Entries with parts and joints
= = = =

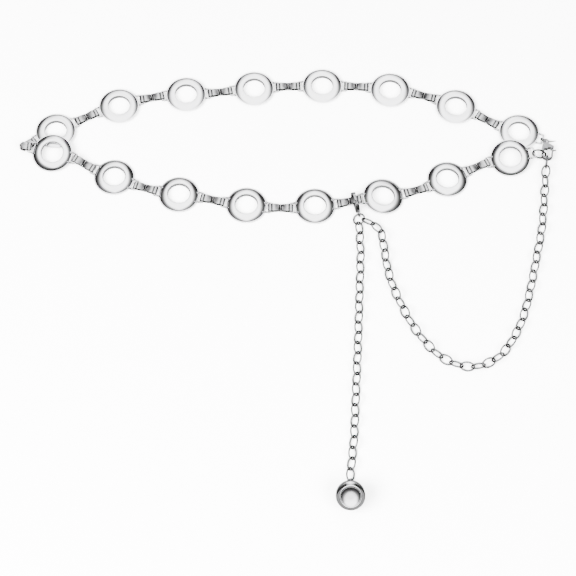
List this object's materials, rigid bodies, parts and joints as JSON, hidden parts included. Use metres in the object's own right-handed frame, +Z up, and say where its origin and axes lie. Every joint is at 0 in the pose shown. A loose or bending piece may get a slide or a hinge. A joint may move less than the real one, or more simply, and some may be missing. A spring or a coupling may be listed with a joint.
{
  "type": "waist chain",
  "caption": "Metal waist chain laid flat in a folded loop: crowned rings on folded strip connectors, lobster clasps, a swag chain and a tail with a round drop.",
  "frame": {"origin": "on the surface that the chain lies on, under the centre of the whole object's box", "axes": "+X along the belt's two rows towards the clasped end, +Y from the drop towards the far row, +Z up from the surface"},
  "size_m": [0.3322, 0.2981, 0.0168],
  "materials": {
    "polished_metal": "polished",
    "strip_metal": "polished",
    "clasp_metal": "polished",
    "chain_metal": "polished"
  },
  "bodies": {
    "belt": {"near_ring_1": "polished_metal", "near_ring_2": "polished_metal", "near_ring_3": "polished_metal", "near_ring_4": "polished_metal", "near_ring_5": "polished_metal", "near_ring_6": "polished_metal", "near_ring_7": "polished_metal", "near_ring_8": "polished_metal", "far_ring_1": "polished_metal", "far_ring_2": "polished_metal", "far_ring_3": "polished_metal", "far_ring_4": "polished_metal", "far_ring_5": "polished_metal", "far_ring_6": "polished_metal", "far_ring_7": "polished_metal", "far_ring_8": "polished_metal", "near_link_1": "strip_metal", "near_link_2": "strip_metal", "near_link_3": "strip_metal", "near_link_4": "strip_metal", "near_link_5": "strip_metal", "near_link_6": "strip_metal", "near_link_7": "strip_metal", "far_link_1": "strip_metal", "far_link_2": "strip_metal", "far_link_3": "strip_metal", "far_link_4": "strip_metal", "far_link_5": "strip_metal", "far_link_6": "strip_metal", "far_link_7": "strip_metal", "fold_link": "strip_metal", "end_clasp": "clasp_metal", "end_eye_ring": "chain_metal", "end_ring": "chain_metal", "swag_clasp": "clasp_metal", "swag_ring": "chain_metal", "swag_chain": "chain_metal", "tail_chain": "chain_metal", "drop": "polished_metal", "drop_ring": "chain_metal"},
    "end_gate": {"end_lever": "clasp_metal"},
    "swag_gate": {"swag_lever": "clasp_metal"}
  },
  "joints": [
    {"name": "end_gate_hinge", "type": "hinge", "parent": "belt", "child": "end_gate", "pos_m": [0.16324, 0.08965, 0.00226], "axis": [-0.0194, -0.1378, -0.9903], "range_deg": [0, 12], "stiffness_Nm_per_rad": 0.01, "springref_deg": -11.46},
    {"name": "swag_gate_hinge", "type": "hinge", "parent": "belt", "child": "swag_gate", "pos_m": [0.04183, 0.04847, 0.00605], "axis": [-0.9659, -0.2588, 0], "range_deg": [0, 12], "stiffness_Nm_per_rad": 0.01, "springref_deg": -11.46}
  ]
}
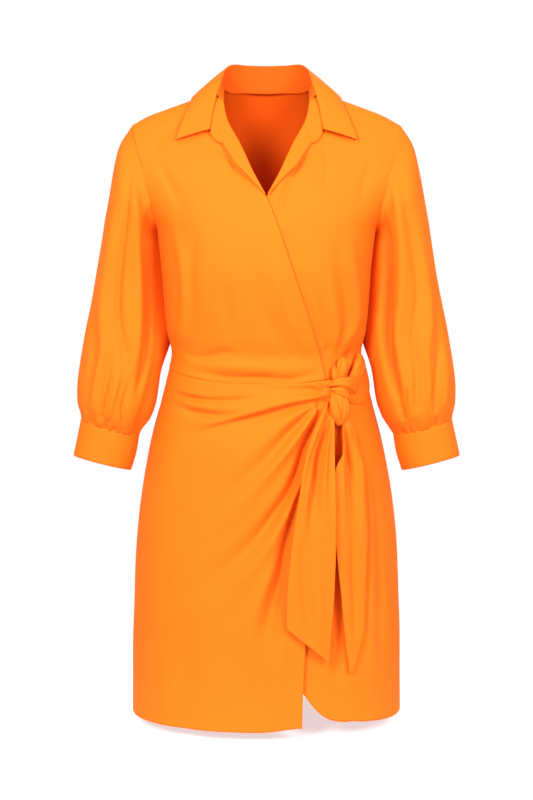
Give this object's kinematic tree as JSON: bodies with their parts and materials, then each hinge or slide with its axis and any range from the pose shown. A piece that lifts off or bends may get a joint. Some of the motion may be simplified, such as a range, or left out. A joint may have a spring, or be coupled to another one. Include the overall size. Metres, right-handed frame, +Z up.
{
  "type": "wrap dress",
  "caption": "Short wrap shirt dress with a pointed collar, three-quarter sleeves gathered into cuffs and a knotted side tie with two hanging ends.",
  "frame": {"origin": "midway between the two neck points of the shoulders, where the wearer carries the dress", "axes": "+Z up towards the collar, -Y out of the front, +X towards the wearer's left sleeve"},
  "size_m": [0.558, 0.2719, 0.9418],
  "materials": {
    "cloth": "matte"
  },
  "bodies": {
    "root": {"bodice_back": "cloth", "bodice_front_over": "cloth", "bodice_front_under": "cloth", "collar_stand": "cloth", "collar_leaf": "cloth", "stand_end_over": "cloth", "stand_end_under": "cloth", "facing_over": "cloth", "facing_under": "cloth", "sleeve_left": "cloth", "sleeve_right": "cloth", "cuff_left": "cloth", "cuff_right": "cloth", "skirt_back": "cloth", "skirt_front_over": "cloth", "skirt_front_under": "cloth", "tie_band": "cloth", "tie_knot": "cloth", "tie_loop_inner": "cloth", "tie_loop_outer": "cloth", "tie_tail_front": "cloth", "tie_tail_back": "cloth"}
  },
  "joints": []
}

= = = =

WORK REQUIRED.
All of the entries above should be written out again exactly.

OUTPUT FOR THIS EXERCISE.
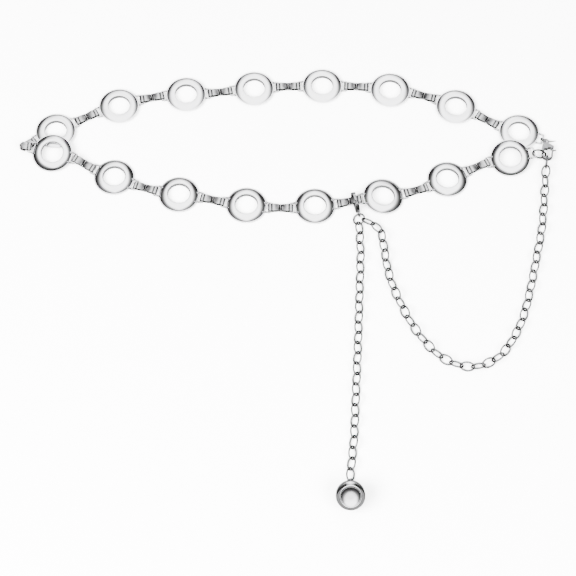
List this object's materials, rigid bodies, parts and joints as JSON, hidden parts included. Use metres in the object's own right-handed frame, +Z up, and say where its origin and axes lie. Every joint is at 0 in the pose shown. A loose or bending piece may get a slide or a hinge. A joint may move less than the real one, or more simply, and some may be missing. A spring or a coupling may be listed with a joint.
{
  "type": "waist chain",
  "caption": "Metal waist chain laid flat in a folded loop: crowned rings on folded strip connectors, lobster clasps, a swag chain and a tail with a round drop.",
  "frame": {"origin": "on the surface that the chain lies on, under the centre of the whole object's box", "axes": "+X along the belt's two rows towards the clasped end, +Y from the drop towards the far row, +Z up from the surface"},
  "size_m": [0.3322, 0.2981, 0.0168],
  "materials": {
    "polished_metal": "polished",
    "strip_metal": "polished",
    "clasp_metal": "polished",
    "chain_metal": "polished"
  },
  "bodies": {
    "belt": {"near_ring_1": "polished_metal", "near_ring_2": "polished_metal", "near_ring_3": "polished_metal", "near_ring_4": "polished_metal", "near_ring_5": "polished_metal", "near_ring_6": "polished_metal", "near_ring_7": "polished_metal", "near_ring_8": "polished_metal", "far_ring_1": "polished_metal", "far_ring_2": "polished_metal", "far_ring_3": "polished_metal", "far_ring_4": "polished_metal", "far_ring_5": "polished_metal", "far_ring_6": "polished_metal", "far_ring_7": "polished_metal", "far_ring_8": "polished_metal", "near_link_1": "strip_metal", "near_link_2": "strip_metal", "near_link_3": "strip_metal", "near_link_4": "strip_metal", "near_link_5": "strip_metal", "near_link_6": "strip_metal", "near_link_7": "strip_metal", "far_link_1": "strip_metal", "far_link_2": "strip_metal", "far_link_3": "strip_metal", "far_link_4": "strip_metal", "far_link_5": "strip_metal", "far_link_6": "strip_metal", "far_link_7": "strip_metal", "fold_link": "strip_metal", "end_clasp": "clasp_metal", "end_eye_ring": "chain_metal", "end_ring": "chain_metal", "swag_clasp": "clasp_metal", "swag_ring": "chain_metal", "swag_chain": "chain_metal", "tail_chain": "chain_metal", "drop": "polished_metal", "drop_ring": "chain_metal"},
    "end_gate": {"end_lever": "clasp_metal"},
    "swag_gate": {"swag_lever": "clasp_metal"}
  },
  "joints": [
    {"name": "end_gate_hinge", "type": "hinge", "parent": "belt", "child": "end_gate", "pos_m": [0.16324, 0.08965, 0.00226], "axis": [-0.0194, -0.1378, -0.9903], "range_deg": [0, 12], "stiffness_Nm_per_rad": 0.01, "springref_deg": -11.46},
    {"name": "swag_gate_hinge", "type": "hinge", "parent": "belt", "child": "swag_gate", "pos_m": [0.04183, 0.04847, 0.00605], "axis": [-0.9659, -0.2588, 0], "range_deg": [0, 12], "stiffness_Nm_per_rad": 0.01, "springref_deg": -11.46}
  ]
}
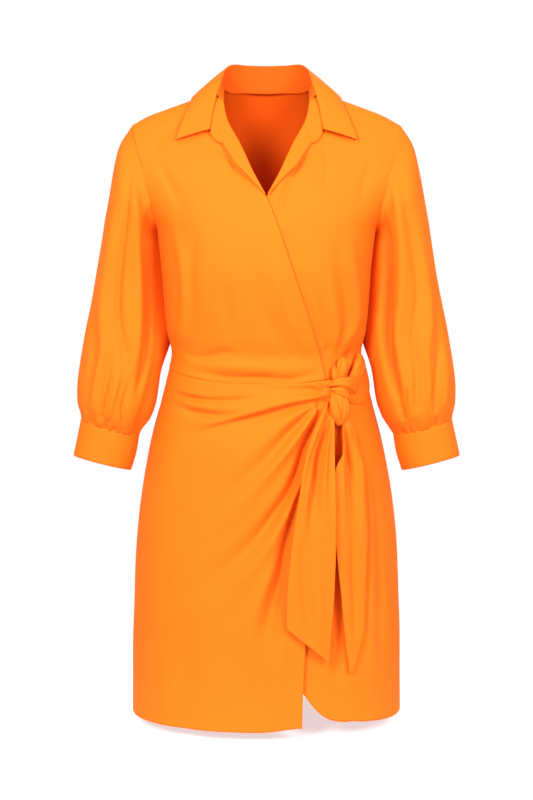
Give this object's kinematic tree as JSON: bodies with their parts and materials, then each hinge or slide with its axis and any range from the pose shown. A piece that lifts off or bends may get a joint. Some of the motion may be simplified, such as a range, or left out. A joint may have a spring, or be coupled to another one. Include the overall size. Metres, right-handed frame, +Z up.
{
  "type": "wrap dress",
  "caption": "Short wrap shirt dress with a pointed collar, three-quarter sleeves gathered into cuffs and a knotted side tie with two hanging ends.",
  "frame": {"origin": "midway between the two neck points of the shoulders, where the wearer carries the dress", "axes": "+Z up towards the collar, -Y out of the front, +X towards the wearer's left sleeve"},
  "size_m": [0.558, 0.2719, 0.9418],
  "materials": {
    "cloth": "matte"
  },
  "bodies": {
    "root": {"bodice_back": "cloth", "bodice_front_over": "cloth", "bodice_front_under": "cloth", "collar_stand": "cloth", "collar_leaf": "cloth", "stand_end_over": "cloth", "stand_end_under": "cloth", "facing_over": "cloth", "facing_under": "cloth", "sleeve_left": "cloth", "sleeve_right": "cloth", "cuff_left": "cloth", "cuff_right": "cloth", "skirt_back": "cloth", "skirt_front_over": "cloth", "skirt_front_under": "cloth", "tie_band": "cloth", "tie_knot": "cloth", "tie_loop_inner": "cloth", "tie_loop_outer": "cloth", "tie_tail_front": "cloth", "tie_tail_back": "cloth"}
  },
  "joints": []
}